GIVEN INSTRUCTION = Each entry below is to be duplicated verbatim.

RAW DATA =
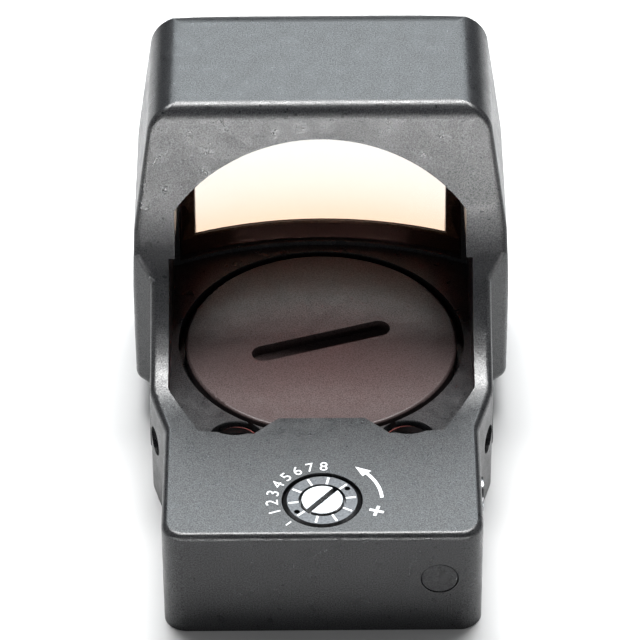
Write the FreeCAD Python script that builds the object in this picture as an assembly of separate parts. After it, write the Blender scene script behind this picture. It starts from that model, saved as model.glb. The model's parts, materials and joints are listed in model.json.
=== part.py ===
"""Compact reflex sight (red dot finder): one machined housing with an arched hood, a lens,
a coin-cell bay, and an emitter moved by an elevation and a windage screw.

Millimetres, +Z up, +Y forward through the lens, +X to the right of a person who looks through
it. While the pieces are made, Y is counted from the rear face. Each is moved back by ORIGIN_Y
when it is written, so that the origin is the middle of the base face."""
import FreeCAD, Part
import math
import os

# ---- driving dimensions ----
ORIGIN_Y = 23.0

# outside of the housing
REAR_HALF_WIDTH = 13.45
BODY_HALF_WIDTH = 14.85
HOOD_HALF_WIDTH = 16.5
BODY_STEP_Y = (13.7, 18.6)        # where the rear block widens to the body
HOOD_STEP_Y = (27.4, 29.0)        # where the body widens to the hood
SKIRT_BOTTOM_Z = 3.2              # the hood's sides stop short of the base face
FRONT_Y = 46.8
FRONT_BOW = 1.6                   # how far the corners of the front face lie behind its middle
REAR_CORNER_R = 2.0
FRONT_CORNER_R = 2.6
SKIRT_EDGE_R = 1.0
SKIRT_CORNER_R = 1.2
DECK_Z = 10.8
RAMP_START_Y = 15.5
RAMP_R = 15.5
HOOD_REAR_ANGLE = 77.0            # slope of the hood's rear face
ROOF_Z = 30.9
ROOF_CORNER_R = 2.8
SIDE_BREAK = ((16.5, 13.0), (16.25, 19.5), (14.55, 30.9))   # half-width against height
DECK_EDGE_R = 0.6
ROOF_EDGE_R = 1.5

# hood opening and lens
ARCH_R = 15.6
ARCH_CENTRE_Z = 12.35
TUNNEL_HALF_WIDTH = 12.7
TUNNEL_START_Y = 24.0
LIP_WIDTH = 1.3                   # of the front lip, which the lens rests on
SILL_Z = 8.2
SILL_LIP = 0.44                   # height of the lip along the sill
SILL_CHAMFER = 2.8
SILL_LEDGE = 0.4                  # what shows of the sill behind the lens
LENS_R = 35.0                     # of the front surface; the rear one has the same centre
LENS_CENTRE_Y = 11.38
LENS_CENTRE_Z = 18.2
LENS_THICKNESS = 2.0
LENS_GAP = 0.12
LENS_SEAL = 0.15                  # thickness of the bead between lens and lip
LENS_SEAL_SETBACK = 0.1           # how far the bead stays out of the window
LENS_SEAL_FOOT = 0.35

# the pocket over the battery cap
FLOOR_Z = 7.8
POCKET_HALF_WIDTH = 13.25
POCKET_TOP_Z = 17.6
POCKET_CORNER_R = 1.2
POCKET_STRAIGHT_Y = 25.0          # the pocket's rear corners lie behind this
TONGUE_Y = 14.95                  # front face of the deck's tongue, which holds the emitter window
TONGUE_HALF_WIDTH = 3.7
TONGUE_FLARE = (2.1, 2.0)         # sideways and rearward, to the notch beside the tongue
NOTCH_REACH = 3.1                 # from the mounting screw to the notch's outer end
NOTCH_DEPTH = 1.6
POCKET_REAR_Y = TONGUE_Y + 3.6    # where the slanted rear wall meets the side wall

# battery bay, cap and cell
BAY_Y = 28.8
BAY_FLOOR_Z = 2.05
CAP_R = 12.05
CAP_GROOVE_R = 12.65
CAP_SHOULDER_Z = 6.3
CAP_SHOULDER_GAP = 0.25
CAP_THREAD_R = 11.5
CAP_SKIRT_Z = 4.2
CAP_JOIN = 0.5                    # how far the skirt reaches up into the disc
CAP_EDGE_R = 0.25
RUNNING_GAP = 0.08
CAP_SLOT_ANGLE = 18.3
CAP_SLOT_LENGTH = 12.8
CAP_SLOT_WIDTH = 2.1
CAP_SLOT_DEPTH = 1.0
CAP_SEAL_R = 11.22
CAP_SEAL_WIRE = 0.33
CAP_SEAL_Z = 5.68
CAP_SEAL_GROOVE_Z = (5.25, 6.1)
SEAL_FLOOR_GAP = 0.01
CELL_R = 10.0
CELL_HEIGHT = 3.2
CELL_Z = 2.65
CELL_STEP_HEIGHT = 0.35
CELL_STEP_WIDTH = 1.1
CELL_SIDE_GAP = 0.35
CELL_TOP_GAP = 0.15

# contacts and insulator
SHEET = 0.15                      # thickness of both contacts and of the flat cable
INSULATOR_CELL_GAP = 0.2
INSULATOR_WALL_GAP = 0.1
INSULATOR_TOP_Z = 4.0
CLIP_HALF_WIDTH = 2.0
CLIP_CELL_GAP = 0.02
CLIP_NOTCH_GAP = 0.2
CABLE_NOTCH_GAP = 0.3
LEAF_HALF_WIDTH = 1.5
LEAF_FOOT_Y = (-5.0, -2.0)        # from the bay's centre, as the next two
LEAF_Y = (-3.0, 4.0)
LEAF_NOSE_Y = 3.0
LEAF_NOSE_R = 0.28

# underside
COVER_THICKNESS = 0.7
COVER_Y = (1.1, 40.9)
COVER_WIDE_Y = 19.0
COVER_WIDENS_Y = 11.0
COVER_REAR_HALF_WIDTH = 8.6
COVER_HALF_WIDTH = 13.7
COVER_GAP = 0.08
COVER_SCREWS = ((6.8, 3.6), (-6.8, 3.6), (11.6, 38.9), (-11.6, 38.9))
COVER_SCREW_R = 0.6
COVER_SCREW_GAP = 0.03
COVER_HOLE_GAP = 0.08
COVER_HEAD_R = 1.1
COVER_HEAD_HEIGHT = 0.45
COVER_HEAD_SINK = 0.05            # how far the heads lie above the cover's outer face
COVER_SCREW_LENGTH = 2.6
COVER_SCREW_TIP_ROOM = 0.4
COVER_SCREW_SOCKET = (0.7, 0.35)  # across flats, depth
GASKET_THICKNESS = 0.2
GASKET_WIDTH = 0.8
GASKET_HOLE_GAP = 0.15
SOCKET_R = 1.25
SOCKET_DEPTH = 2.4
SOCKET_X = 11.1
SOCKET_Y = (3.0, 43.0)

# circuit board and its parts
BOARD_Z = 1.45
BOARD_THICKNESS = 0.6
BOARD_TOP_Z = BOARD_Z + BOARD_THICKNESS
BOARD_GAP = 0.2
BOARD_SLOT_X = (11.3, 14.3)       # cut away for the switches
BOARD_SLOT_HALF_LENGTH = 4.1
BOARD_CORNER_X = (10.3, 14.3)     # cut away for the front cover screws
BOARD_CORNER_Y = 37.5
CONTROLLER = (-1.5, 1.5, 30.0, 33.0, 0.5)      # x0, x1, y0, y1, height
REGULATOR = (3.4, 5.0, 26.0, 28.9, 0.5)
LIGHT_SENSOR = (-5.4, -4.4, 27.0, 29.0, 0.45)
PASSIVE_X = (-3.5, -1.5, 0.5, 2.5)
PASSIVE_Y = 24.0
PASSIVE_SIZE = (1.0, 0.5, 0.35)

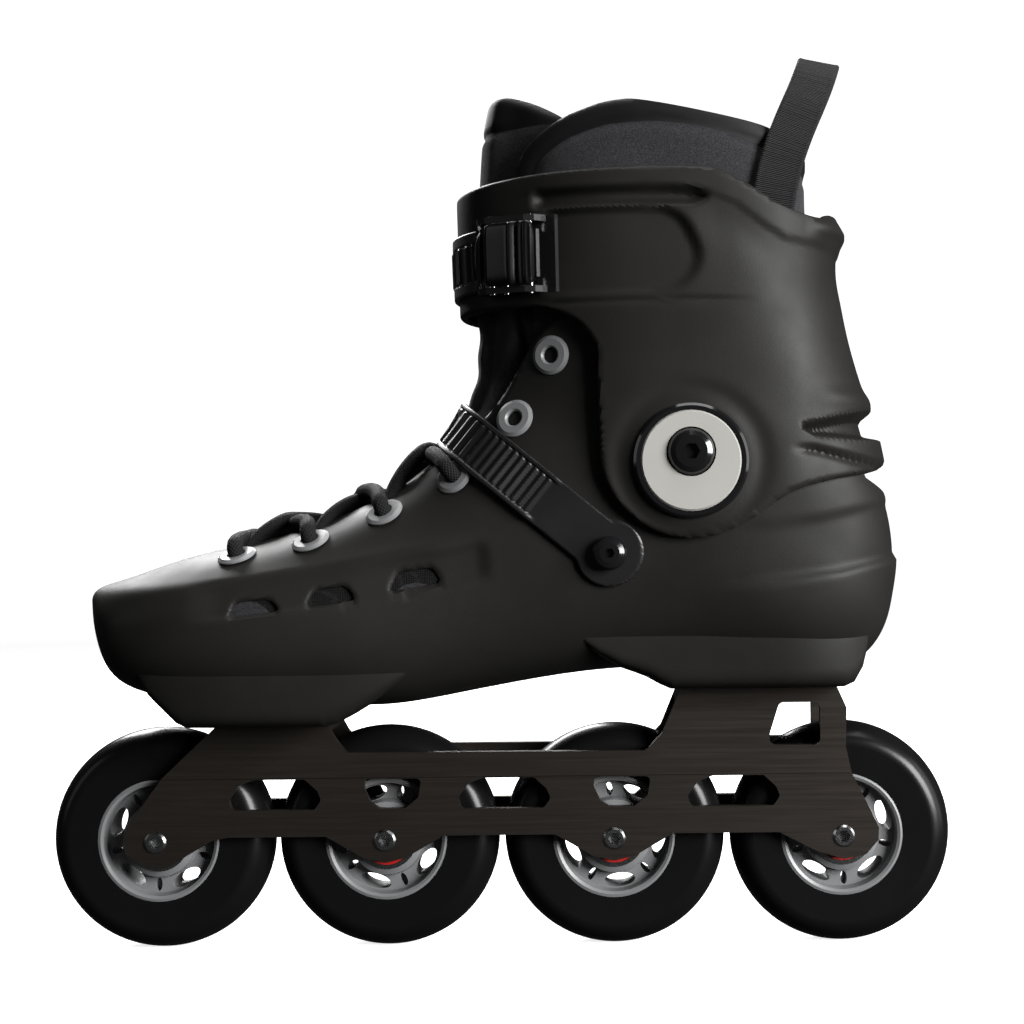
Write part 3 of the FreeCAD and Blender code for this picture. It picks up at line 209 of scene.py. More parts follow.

THE SOLUTION =
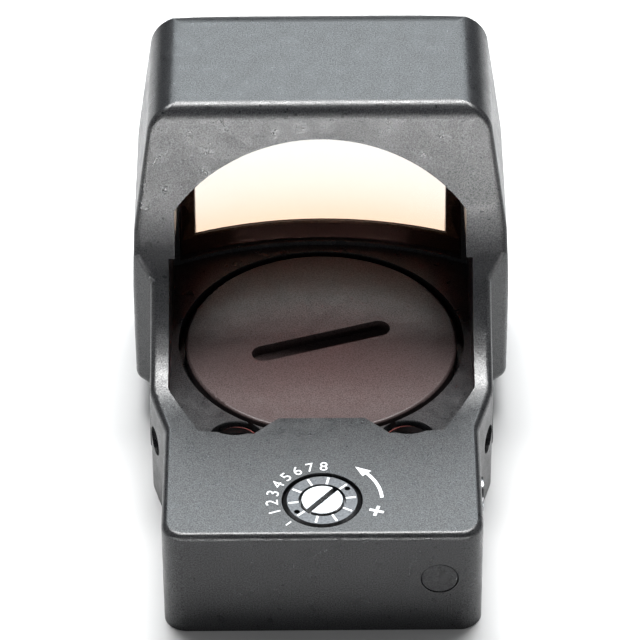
Write the FreeCAD Python script that builds the object in this picture as an assembly of separate parts. After it, write the Blender scene script behind this picture. It starts from that model, saved as model.glb. The model's parts, materials and joints are listed in model.json.
=== part.py ===
"""Compact reflex sight (red dot finder): one machined housing with an arched hood, a lens,
a coin-cell bay, and an emitter moved by an elevation and a windage screw.

Millimetres, +Z up, +Y forward through the lens, +X to the right of a person who looks through
it. While the pieces are made, Y is counted from the rear face. Each is moved back by ORIGIN_Y
when it is written, so that the origin is the middle of the base face."""
import FreeCAD, Part
import math
import os

# ---- driving dimensions ----
ORIGIN_Y = 23.0

# outside of the housing
REAR_HALF_WIDTH = 13.45
BODY_HALF_WIDTH = 14.85
HOOD_HALF_WIDTH = 16.5
BODY_STEP_Y = (13.7, 18.6)        # where the rear block widens to the body
HOOD_STEP_Y = (27.4, 29.0)        # where the body widens to the hood
SKIRT_BOTTOM_Z = 3.2              # the hood's sides stop short of the base face
FRONT_Y = 46.8
FRONT_BOW = 1.6                   # how far the corners of the front face lie behind its middle
REAR_CORNER_R = 2.0
FRONT_CORNER_R = 2.6
SKIRT_EDGE_R = 1.0
SKIRT_CORNER_R = 1.2
DECK_Z = 10.8
RAMP_START_Y = 15.5
RAMP_R = 15.5
HOOD_REAR_ANGLE = 77.0            # slope of the hood's rear face
ROOF_Z = 30.9
ROOF_CORNER_R = 2.8
SIDE_BREAK = ((16.5, 13.0), (16.25, 19.5), (14.55, 30.9))   # half-width against height
DECK_EDGE_R = 0.6
ROOF_EDGE_R = 1.5

# hood opening and lens
ARCH_R = 15.6
ARCH_CENTRE_Z = 12.35
TUNNEL_HALF_WIDTH = 12.7
TUNNEL_START_Y = 24.0
LIP_WIDTH = 1.3                   # of the front lip, which the lens rests on
SILL_Z = 8.2
SILL_LIP = 0.44                   # height of the lip along the sill
SILL_CHAMFER = 2.8
SILL_LEDGE = 0.4                  # what shows of the sill behind the lens
LENS_R = 35.0                     # of the front surface; the rear one has the same centre
LENS_CENTRE_Y = 11.38
LENS_CENTRE_Z = 18.2
LENS_THICKNESS = 2.0
LENS_GAP = 0.12
LENS_SEAL = 0.15                  # thickness of the bead between lens and lip
LENS_SEAL_SETBACK = 0.1           # how far the bead stays out of the window
LENS_SEAL_FOOT = 0.35

# the pocket over the battery cap
FLOOR_Z = 7.8
POCKET_HALF_WIDTH = 13.25
POCKET_TOP_Z = 17.6
POCKET_CORNER_R = 1.2
POCKET_STRAIGHT_Y = 25.0          # the pocket's rear corners lie behind this
TONGUE_Y = 14.95                  # front face of the deck's tongue, which holds the emitter window
TONGUE_HALF_WIDTH = 3.7
TONGUE_FLARE = (2.1, 2.0)         # sideways and rearward, to the notch beside the tongue
NOTCH_REACH = 3.1                 # from the mounting screw to the notch's outer end
NOTCH_DEPTH = 1.6
POCKET_REAR_Y = TONGUE_Y + 3.6    # where the slanted rear wall meets the side wall

# battery bay, cap and cell
BAY_Y = 28.8
BAY_FLOOR_Z = 2.05
CAP_R = 12.05
CAP_GROOVE_R = 12.65
CAP_SHOULDER_Z = 6.3
CAP_SHOULDER_GAP = 0.25
CAP_THREAD_R = 11.5
CAP_SKIRT_Z = 4.2
CAP_JOIN = 0.5                    # how far the skirt reaches up into the disc
CAP_EDGE_R = 0.25
RUNNING_GAP = 0.08
CAP_SLOT_ANGLE = 18.3
CAP_SLOT_LENGTH = 12.8
CAP_SLOT_WIDTH = 2.1
CAP_SLOT_DEPTH = 1.0
CAP_SEAL_R = 11.22
CAP_SEAL_WIRE = 0.33
CAP_SEAL_Z = 5.68
CAP_SEAL_GROOVE_Z = (5.25, 6.1)
SEAL_FLOOR_GAP = 0.01
CELL_R = 10.0
CELL_HEIGHT = 3.2
CELL_Z = 2.65
CELL_STEP_HEIGHT = 0.35
CELL_STEP_WIDTH = 1.1
CELL_SIDE_GAP = 0.35
CELL_TOP_GAP = 0.15

# contacts and insulator
SHEET = 0.15                      # thickness of both contacts and of the flat cable
INSULATOR_CELL_GAP = 0.2
INSULATOR_WALL_GAP = 0.1
INSULATOR_TOP_Z = 4.0
CLIP_HALF_WIDTH = 2.0
CLIP_CELL_GAP = 0.02
CLIP_NOTCH_GAP = 0.2
CABLE_NOTCH_GAP = 0.3
LEAF_HALF_WIDTH = 1.5
LEAF_FOOT_Y = (-5.0, -2.0)        # from the bay's centre, as the next two
LEAF_Y = (-3.0, 4.0)
LEAF_NOSE_Y = 3.0
LEAF_NOSE_R = 0.28

# underside
COVER_THICKNESS = 0.7
COVER_Y = (1.1, 40.9)
COVER_WIDE_Y = 19.0
COVER_WIDENS_Y = 11.0
COVER_REAR_HALF_WIDTH = 8.6
COVER_HALF_WIDTH = 13.7
COVER_GAP = 0.08
COVER_SCREWS = ((6.8, 3.6), (-6.8, 3.6), (11.6, 38.9), (-11.6, 38.9))
COVER_SCREW_R = 0.6
COVER_SCREW_GAP = 0.03
COVER_HOLE_GAP = 0.08
COVER_HEAD_R = 1.1
COVER_HEAD_HEIGHT = 0.45
COVER_HEAD_SINK = 0.05            # how far the heads lie above the cover's outer face
COVER_SCREW_LENGTH = 2.6
COVER_SCREW_TIP_ROOM = 0.4
COVER_SCREW_SOCKET = (0.7, 0.35)  # across flats, depth
GASKET_THICKNESS = 0.2
GASKET_WIDTH = 0.8
GASKET_HOLE_GAP = 0.15
SOCKET_R = 1.25
SOCKET_DEPTH = 2.4
SOCKET_X = 11.1
SOCKET_Y = (3.0, 43.0)

# circuit board and its parts
BOARD_Z = 1.45
BOARD_THICKNESS = 0.6
BOARD_TOP_Z = BOARD_Z + BOARD_THICKNESS
BOARD_GAP = 0.2
BOARD_SLOT_X = (11.3, 14.3)       # cut away for the switches
BOARD_SLOT_HALF_LENGTH = 4.1
BOARD_CORNER_X = (10.3, 14.3)     # cut away for the front cover screws
BOARD_CORNER_Y = 37.5
CONTROLLER = (-1.5, 1.5, 30.0, 33.0, 0.5)      # x0, x1, y0, y1, height
REGULATOR = (3.4, 5.0, 26.0, 28.9, 0.5)
LIGHT_SENSOR = (-5.4, -4.4, 27.0, 29.0, 0.45)
PASSIVE_X = (-3.5, -1.5, 0.5, 2.5)
PASSIVE_Y = 24.0
PASSIVE_SIZE = (1.0, 0.5, 0.35)

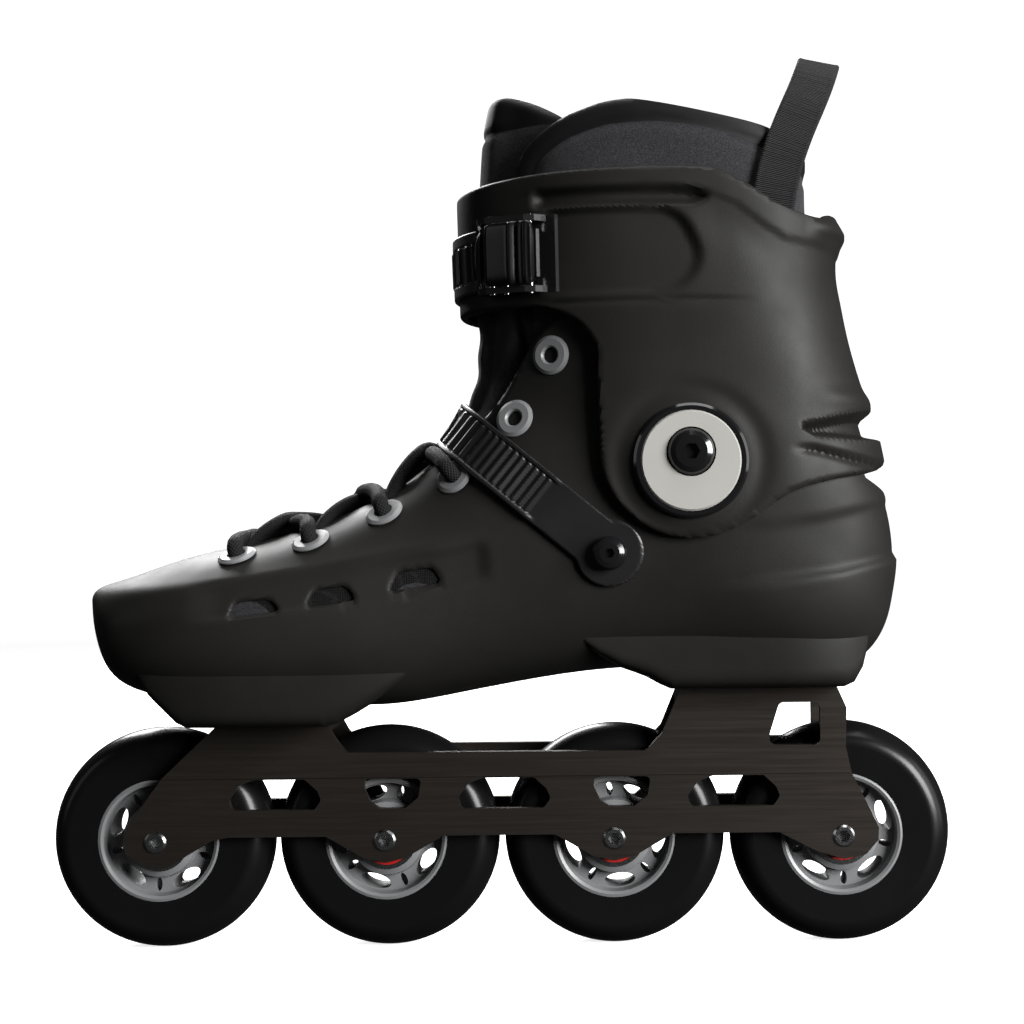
Write part 3 of the FreeCAD and Blender code for this picture. It picks up at line 209 of scene.py. More parts follow.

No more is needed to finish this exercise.